» **Job**: Your task is to copy the lines between the line containing "grown[name] = makeBough(name, CLEARANCE);" and the line containing "RAD = math.pi / 180", counting both of those lines, and to emit nothing more.

» **Entries supplied**:
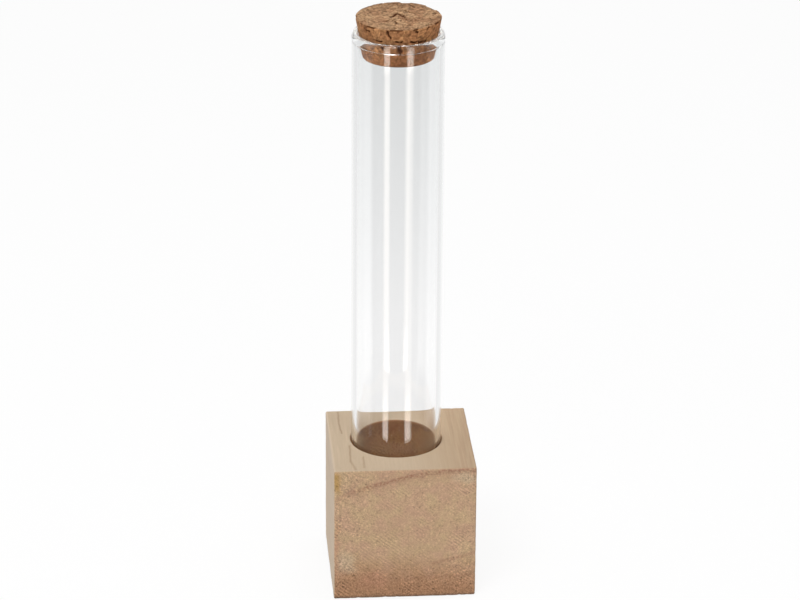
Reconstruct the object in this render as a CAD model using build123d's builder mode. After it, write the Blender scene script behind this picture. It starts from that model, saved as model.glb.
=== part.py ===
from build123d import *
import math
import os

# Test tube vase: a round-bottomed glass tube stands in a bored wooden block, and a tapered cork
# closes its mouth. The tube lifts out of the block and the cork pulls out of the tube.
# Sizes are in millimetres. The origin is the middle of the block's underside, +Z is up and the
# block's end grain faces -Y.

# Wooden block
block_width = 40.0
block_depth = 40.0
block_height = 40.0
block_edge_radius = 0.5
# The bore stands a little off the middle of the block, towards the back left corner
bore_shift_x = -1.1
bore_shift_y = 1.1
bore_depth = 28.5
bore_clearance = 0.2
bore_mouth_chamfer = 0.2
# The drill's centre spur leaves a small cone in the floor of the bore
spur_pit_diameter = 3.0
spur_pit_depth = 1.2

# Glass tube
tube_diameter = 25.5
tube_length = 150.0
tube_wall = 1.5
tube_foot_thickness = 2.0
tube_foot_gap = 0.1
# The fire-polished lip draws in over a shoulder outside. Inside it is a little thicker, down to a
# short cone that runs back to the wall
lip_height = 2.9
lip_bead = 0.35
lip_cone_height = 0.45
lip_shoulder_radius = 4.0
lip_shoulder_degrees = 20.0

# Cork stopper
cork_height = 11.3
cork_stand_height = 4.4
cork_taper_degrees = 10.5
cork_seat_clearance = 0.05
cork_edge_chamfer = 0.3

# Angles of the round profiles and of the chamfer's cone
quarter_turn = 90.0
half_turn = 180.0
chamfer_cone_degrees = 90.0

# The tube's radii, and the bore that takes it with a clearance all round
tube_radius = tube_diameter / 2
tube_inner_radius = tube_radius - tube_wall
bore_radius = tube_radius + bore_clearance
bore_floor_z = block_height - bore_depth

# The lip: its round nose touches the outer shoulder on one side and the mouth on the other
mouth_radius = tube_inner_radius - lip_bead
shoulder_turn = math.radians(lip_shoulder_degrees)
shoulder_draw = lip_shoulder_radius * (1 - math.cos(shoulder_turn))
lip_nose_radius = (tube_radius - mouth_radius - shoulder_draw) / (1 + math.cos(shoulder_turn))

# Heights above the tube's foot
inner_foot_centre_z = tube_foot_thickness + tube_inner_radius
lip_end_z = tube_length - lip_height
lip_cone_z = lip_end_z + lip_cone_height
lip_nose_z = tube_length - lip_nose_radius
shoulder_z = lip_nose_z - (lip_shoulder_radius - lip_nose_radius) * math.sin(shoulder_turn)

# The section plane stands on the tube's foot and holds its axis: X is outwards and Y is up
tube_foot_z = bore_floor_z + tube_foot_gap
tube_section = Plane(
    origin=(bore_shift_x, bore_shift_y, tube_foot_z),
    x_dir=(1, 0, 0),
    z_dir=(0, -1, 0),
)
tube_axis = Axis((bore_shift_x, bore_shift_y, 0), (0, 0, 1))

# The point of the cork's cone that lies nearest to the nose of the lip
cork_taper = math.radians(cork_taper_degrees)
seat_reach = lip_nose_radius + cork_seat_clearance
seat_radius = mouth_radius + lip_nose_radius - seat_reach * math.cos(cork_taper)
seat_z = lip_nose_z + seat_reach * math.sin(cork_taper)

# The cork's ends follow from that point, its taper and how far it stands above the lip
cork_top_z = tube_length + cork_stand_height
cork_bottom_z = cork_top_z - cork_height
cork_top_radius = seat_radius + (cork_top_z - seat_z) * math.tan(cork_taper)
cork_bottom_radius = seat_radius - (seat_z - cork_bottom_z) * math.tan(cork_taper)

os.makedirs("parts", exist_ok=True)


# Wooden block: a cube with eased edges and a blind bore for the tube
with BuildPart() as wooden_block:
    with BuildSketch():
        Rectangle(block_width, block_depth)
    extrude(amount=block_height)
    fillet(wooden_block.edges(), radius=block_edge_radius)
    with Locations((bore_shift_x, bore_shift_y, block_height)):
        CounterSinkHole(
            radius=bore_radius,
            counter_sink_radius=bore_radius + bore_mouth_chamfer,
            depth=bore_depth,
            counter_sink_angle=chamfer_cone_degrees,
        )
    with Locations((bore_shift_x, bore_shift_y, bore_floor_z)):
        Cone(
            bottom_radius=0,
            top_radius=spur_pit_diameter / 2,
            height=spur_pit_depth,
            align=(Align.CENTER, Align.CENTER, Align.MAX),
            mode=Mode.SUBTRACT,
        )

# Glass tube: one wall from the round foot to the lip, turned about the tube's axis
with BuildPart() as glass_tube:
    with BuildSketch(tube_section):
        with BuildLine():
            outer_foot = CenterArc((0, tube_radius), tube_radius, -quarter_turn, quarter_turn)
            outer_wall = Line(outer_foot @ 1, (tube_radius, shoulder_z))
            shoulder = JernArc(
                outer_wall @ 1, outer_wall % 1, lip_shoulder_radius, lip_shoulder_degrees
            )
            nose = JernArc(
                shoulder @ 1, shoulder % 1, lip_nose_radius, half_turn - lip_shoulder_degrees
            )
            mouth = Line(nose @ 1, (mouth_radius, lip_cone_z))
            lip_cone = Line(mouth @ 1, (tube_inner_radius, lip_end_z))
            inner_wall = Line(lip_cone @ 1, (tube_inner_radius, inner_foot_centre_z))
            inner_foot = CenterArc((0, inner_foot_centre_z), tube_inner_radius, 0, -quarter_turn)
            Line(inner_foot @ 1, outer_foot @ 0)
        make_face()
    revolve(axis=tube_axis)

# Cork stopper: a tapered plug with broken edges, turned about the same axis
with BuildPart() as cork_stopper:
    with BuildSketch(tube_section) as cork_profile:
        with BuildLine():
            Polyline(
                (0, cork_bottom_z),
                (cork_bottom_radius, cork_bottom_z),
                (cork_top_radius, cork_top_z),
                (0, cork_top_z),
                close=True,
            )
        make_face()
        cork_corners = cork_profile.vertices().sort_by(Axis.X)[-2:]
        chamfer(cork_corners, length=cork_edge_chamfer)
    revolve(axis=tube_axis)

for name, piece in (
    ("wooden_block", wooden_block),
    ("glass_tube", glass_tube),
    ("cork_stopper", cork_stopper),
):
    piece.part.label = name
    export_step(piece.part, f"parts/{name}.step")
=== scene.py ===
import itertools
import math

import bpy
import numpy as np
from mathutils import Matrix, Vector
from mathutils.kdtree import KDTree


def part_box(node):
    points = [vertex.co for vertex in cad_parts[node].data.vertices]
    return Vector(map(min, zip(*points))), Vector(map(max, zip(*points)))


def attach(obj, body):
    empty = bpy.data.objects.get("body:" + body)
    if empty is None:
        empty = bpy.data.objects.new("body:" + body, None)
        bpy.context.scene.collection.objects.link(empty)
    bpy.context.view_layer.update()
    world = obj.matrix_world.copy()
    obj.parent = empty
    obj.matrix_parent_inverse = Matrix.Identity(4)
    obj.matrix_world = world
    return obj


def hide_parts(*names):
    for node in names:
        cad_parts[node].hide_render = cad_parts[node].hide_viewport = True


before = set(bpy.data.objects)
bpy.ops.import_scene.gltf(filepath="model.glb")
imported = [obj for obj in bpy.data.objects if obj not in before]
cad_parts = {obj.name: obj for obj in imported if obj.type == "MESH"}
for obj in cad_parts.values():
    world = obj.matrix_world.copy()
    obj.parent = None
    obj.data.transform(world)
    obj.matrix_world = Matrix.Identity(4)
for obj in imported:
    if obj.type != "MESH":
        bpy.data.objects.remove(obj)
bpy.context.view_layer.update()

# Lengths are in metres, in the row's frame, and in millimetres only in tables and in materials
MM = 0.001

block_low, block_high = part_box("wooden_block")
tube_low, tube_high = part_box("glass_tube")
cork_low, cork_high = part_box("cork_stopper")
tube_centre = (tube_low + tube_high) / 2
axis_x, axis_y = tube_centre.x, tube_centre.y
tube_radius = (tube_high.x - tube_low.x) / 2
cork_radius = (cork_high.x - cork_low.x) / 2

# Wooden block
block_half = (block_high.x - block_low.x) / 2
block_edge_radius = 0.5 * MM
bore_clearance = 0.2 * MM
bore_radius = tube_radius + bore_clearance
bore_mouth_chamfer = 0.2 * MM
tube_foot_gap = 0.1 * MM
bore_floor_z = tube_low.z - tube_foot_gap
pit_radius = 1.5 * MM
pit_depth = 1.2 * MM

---

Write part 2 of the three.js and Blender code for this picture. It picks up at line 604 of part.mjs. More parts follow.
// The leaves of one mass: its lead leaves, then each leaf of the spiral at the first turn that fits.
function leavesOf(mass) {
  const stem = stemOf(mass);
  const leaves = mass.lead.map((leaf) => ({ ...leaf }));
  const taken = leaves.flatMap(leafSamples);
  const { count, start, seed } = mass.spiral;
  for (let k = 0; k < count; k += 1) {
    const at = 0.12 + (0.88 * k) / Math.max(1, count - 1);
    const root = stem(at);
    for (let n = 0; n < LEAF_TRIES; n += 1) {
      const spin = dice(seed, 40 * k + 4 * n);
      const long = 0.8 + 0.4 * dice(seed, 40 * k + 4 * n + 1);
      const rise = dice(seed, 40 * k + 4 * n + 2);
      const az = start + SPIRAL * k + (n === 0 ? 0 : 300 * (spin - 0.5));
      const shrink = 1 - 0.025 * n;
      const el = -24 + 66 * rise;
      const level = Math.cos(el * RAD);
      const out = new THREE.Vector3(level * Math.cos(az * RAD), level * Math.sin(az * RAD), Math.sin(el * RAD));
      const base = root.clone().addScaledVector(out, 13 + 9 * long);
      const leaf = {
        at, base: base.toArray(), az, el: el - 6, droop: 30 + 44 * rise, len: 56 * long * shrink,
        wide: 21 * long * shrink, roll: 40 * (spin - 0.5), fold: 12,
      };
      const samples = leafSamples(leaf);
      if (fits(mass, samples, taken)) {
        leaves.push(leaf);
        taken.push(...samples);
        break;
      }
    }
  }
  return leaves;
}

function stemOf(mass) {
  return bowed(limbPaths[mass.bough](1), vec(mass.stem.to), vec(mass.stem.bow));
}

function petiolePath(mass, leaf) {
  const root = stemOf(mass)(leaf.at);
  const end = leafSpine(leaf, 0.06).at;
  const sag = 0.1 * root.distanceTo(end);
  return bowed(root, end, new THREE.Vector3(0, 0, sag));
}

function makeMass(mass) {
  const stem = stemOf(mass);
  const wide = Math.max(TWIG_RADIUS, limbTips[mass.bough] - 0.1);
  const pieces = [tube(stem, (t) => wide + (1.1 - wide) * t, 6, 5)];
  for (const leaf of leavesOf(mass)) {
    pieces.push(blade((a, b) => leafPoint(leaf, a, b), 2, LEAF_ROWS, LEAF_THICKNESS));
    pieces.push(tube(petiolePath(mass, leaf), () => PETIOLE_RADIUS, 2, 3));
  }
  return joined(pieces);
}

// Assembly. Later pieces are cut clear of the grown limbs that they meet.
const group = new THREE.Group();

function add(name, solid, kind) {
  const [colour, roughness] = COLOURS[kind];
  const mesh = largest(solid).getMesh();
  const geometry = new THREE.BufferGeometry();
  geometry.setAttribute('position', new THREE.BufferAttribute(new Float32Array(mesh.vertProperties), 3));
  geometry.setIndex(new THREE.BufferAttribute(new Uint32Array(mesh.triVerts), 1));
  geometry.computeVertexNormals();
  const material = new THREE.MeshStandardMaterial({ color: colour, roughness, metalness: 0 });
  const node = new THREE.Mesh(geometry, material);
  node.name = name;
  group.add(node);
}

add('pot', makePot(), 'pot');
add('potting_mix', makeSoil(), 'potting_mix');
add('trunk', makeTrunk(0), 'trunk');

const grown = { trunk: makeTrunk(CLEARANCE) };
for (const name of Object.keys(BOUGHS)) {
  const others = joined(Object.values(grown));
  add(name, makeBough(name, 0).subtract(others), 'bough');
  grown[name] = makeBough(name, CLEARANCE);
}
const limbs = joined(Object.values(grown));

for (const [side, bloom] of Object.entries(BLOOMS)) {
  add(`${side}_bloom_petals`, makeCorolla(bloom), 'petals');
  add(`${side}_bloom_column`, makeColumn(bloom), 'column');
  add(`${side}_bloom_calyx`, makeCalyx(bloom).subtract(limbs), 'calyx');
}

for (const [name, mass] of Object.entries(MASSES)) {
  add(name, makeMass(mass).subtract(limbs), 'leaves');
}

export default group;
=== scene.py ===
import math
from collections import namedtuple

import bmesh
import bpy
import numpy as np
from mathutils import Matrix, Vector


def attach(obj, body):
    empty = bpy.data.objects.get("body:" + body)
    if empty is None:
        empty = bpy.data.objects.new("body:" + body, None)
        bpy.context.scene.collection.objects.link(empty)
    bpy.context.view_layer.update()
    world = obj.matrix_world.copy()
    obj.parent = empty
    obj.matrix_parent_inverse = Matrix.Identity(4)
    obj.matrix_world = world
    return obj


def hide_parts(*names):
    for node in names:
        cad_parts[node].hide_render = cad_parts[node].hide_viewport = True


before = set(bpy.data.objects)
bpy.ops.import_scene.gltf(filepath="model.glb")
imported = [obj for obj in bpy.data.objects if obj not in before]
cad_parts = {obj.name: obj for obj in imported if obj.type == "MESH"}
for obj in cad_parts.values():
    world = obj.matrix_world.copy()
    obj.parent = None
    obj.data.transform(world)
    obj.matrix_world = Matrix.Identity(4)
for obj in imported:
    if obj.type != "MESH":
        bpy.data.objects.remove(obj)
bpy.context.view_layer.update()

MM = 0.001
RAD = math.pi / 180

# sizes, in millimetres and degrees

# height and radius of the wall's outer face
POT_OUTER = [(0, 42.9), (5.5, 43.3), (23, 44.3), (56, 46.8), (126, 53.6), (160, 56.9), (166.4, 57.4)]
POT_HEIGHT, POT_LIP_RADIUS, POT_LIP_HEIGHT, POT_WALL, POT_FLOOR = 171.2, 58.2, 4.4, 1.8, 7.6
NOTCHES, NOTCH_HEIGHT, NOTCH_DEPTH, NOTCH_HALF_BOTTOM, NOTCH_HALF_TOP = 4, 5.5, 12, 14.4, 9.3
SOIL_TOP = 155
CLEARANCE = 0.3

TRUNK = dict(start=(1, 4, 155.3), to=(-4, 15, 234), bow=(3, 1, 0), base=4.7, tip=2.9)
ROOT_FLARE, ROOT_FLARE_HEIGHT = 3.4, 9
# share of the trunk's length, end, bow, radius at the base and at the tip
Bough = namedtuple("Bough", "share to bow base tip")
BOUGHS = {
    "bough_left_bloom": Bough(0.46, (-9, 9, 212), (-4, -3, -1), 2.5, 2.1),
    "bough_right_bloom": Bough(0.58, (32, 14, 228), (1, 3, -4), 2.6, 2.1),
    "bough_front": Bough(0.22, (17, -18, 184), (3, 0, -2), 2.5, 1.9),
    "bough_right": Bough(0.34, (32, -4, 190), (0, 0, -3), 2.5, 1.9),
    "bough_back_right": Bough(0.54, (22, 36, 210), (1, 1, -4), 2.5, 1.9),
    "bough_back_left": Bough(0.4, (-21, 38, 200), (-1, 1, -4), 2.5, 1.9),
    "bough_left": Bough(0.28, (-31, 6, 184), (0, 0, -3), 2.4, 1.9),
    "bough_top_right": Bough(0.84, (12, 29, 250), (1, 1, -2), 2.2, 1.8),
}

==

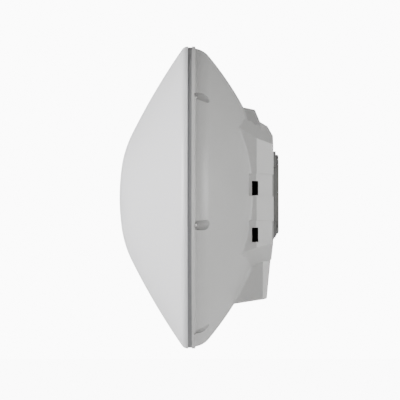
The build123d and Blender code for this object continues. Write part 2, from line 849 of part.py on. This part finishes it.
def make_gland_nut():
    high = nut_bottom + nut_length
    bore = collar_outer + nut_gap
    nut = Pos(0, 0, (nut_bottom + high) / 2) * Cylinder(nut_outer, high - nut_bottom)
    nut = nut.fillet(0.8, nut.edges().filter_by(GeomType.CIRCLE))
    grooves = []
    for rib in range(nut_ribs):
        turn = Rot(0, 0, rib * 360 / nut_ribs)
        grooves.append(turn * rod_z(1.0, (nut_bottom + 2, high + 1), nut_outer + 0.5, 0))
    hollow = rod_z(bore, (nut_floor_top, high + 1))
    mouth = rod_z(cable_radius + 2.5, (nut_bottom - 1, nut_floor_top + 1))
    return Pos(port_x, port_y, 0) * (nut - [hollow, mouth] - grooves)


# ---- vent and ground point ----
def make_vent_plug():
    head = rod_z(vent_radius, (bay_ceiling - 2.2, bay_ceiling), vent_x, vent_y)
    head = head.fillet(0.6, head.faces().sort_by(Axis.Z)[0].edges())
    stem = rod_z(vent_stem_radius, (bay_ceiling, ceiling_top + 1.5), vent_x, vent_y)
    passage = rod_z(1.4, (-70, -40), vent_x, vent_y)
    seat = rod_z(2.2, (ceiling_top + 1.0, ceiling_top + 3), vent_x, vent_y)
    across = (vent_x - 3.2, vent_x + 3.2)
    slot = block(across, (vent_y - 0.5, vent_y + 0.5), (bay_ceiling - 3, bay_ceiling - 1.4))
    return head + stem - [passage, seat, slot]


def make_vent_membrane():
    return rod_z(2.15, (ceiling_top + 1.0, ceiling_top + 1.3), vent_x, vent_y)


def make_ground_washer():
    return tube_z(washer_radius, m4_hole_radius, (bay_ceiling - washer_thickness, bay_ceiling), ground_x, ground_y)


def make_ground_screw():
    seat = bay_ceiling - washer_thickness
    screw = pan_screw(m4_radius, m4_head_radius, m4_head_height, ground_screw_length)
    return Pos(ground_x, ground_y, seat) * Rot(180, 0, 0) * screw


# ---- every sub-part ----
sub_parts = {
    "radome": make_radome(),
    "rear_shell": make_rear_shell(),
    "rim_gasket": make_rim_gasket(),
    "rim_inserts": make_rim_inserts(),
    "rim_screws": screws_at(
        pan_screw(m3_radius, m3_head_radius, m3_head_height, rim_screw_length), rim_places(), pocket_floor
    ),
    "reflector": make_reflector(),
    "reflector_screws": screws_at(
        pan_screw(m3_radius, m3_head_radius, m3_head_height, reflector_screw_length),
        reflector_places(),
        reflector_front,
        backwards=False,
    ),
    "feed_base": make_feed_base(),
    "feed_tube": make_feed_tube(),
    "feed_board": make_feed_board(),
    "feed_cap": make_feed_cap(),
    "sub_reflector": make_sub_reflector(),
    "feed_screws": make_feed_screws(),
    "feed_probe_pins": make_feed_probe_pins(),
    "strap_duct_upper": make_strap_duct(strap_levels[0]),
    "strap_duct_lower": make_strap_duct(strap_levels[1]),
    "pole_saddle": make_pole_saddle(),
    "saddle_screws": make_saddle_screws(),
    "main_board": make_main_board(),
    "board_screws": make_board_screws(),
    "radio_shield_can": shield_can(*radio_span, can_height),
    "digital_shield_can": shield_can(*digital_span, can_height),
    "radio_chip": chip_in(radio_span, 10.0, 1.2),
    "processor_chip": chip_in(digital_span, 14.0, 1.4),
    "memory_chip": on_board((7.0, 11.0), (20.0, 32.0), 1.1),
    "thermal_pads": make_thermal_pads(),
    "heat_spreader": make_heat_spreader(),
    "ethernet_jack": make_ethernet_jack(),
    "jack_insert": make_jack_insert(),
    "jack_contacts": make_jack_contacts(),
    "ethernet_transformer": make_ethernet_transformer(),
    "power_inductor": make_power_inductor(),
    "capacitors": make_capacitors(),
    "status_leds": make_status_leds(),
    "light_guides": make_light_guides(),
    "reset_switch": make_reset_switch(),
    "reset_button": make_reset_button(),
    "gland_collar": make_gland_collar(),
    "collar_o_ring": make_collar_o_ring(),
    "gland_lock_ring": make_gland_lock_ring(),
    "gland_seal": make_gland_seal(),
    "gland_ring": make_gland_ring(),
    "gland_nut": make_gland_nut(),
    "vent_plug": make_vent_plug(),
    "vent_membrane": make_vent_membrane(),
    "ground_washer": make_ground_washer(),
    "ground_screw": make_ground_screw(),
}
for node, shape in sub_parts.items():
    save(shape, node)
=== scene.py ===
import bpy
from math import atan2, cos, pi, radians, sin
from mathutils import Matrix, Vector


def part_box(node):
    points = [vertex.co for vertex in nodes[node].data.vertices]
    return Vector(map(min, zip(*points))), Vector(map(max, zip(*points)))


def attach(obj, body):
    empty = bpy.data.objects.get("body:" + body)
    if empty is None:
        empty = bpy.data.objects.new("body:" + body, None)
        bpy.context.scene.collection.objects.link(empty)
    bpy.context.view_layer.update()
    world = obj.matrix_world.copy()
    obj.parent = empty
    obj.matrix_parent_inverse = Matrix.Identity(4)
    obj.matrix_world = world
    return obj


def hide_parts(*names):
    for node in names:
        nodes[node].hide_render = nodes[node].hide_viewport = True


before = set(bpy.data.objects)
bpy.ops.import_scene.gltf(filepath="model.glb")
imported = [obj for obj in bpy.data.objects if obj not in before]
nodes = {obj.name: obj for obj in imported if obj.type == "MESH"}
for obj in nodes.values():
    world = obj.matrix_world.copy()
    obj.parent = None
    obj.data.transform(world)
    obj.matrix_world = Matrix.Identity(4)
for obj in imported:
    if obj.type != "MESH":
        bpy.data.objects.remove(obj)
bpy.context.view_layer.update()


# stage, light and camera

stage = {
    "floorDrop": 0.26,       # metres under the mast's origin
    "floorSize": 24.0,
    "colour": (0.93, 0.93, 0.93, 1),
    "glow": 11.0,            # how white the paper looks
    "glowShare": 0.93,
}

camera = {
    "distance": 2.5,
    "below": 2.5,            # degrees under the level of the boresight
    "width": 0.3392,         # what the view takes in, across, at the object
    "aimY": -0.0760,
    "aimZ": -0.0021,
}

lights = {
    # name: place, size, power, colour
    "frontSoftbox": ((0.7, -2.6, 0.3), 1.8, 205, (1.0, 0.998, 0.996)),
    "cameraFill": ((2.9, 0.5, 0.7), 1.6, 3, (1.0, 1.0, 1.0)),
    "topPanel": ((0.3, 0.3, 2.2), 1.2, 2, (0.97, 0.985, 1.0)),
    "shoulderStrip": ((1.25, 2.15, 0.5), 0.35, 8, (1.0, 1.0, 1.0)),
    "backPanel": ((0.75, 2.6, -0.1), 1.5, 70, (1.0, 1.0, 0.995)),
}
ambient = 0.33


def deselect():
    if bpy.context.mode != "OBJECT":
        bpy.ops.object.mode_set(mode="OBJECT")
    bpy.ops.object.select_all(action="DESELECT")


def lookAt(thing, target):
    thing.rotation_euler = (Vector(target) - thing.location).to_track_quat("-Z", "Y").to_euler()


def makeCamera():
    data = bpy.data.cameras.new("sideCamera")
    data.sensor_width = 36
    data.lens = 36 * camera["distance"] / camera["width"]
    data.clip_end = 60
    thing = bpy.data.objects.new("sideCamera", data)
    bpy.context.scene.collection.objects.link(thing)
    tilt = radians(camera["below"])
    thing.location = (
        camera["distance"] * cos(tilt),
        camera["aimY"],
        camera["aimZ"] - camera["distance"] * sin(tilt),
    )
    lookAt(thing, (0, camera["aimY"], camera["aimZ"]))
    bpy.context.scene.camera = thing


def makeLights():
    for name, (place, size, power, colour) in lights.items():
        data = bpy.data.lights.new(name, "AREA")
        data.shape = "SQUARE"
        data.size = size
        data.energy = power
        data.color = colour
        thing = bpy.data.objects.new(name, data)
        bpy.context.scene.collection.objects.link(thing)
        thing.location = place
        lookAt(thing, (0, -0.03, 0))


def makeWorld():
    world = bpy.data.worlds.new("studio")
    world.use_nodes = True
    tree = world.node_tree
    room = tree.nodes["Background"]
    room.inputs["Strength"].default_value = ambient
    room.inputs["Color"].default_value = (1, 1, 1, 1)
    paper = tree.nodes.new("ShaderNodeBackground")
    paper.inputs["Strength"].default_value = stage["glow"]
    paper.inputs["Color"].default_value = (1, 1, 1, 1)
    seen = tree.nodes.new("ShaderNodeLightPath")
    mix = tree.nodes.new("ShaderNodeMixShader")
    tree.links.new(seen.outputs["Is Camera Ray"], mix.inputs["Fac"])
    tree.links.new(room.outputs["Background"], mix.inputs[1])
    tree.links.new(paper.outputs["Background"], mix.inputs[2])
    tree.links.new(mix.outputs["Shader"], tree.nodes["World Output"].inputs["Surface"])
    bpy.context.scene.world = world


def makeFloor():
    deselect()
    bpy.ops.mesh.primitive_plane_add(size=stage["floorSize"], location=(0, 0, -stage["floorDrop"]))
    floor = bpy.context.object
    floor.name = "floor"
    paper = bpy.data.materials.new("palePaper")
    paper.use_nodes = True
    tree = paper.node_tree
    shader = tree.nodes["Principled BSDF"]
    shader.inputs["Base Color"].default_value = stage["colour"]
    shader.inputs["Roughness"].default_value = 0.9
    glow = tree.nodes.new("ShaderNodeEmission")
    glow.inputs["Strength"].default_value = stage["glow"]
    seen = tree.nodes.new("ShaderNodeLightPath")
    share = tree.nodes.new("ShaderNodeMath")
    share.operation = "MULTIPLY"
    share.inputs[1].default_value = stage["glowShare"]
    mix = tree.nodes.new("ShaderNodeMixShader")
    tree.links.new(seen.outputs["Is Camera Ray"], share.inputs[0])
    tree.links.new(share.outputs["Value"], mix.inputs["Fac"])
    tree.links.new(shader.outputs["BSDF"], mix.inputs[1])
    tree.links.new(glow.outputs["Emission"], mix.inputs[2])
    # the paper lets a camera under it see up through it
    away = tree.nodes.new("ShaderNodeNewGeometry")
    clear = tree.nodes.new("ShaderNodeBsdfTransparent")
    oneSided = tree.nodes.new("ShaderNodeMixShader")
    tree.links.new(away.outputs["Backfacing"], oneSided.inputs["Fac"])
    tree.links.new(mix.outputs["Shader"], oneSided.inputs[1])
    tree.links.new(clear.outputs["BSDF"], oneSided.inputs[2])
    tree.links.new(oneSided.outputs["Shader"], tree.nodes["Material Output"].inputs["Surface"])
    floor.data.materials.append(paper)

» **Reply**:
  grown[name] = makeBough(name, CLEARANCE);
}
const limbs = joined(Object.values(grown));

for (const [side, bloom] of Object.entries(BLOOMS)) {
  add(`${side}_bloom_petals`, makeCorolla(bloom), 'petals');
  add(`${side}_bloom_column`, makeColumn(bloom), 'column');
  add(`${side}_bloom_calyx`, makeCalyx(bloom).subtract(limbs), 'calyx');
}

for (const [name, mass] of Object.entries(MASSES)) {
  add(name, makeMass(mass).subtract(limbs), 'leaves');
}

export default group;
=== scene.py ===
import math
from collections import namedtuple

import bmesh
import bpy
import numpy as np
from mathutils import Matrix, Vector


def attach(obj, body):
    empty = bpy.data.objects.get("body:" + body)
    if empty is None:
        empty = bpy.data.objects.new("body:" + body, None)
        bpy.context.scene.collection.objects.link(empty)
    bpy.context.view_layer.update()
    world = obj.matrix_world.copy()
    obj.parent = empty
    obj.matrix_parent_inverse = Matrix.Identity(4)
    obj.matrix_world = world
    return obj


def hide_parts(*names):
    for node in names:
        cad_parts[node].hide_render = cad_parts[node].hide_viewport = True


before = set(bpy.data.objects)
bpy.ops.import_scene.gltf(filepath="model.glb")
imported = [obj for obj in bpy.data.objects if obj not in before]
cad_parts = {obj.name: obj for obj in imported if obj.type == "MESH"}
for obj in cad_parts.values():
    world = obj.matrix_world.copy()
    obj.parent = None
    obj.data.transform(world)
    obj.matrix_world = Matrix.Identity(4)
for obj in imported:
    if obj.type != "MESH":
        bpy.data.objects.remove(obj)
bpy.context.view_layer.update()

MM = 0.001
RAD = math.pi / 180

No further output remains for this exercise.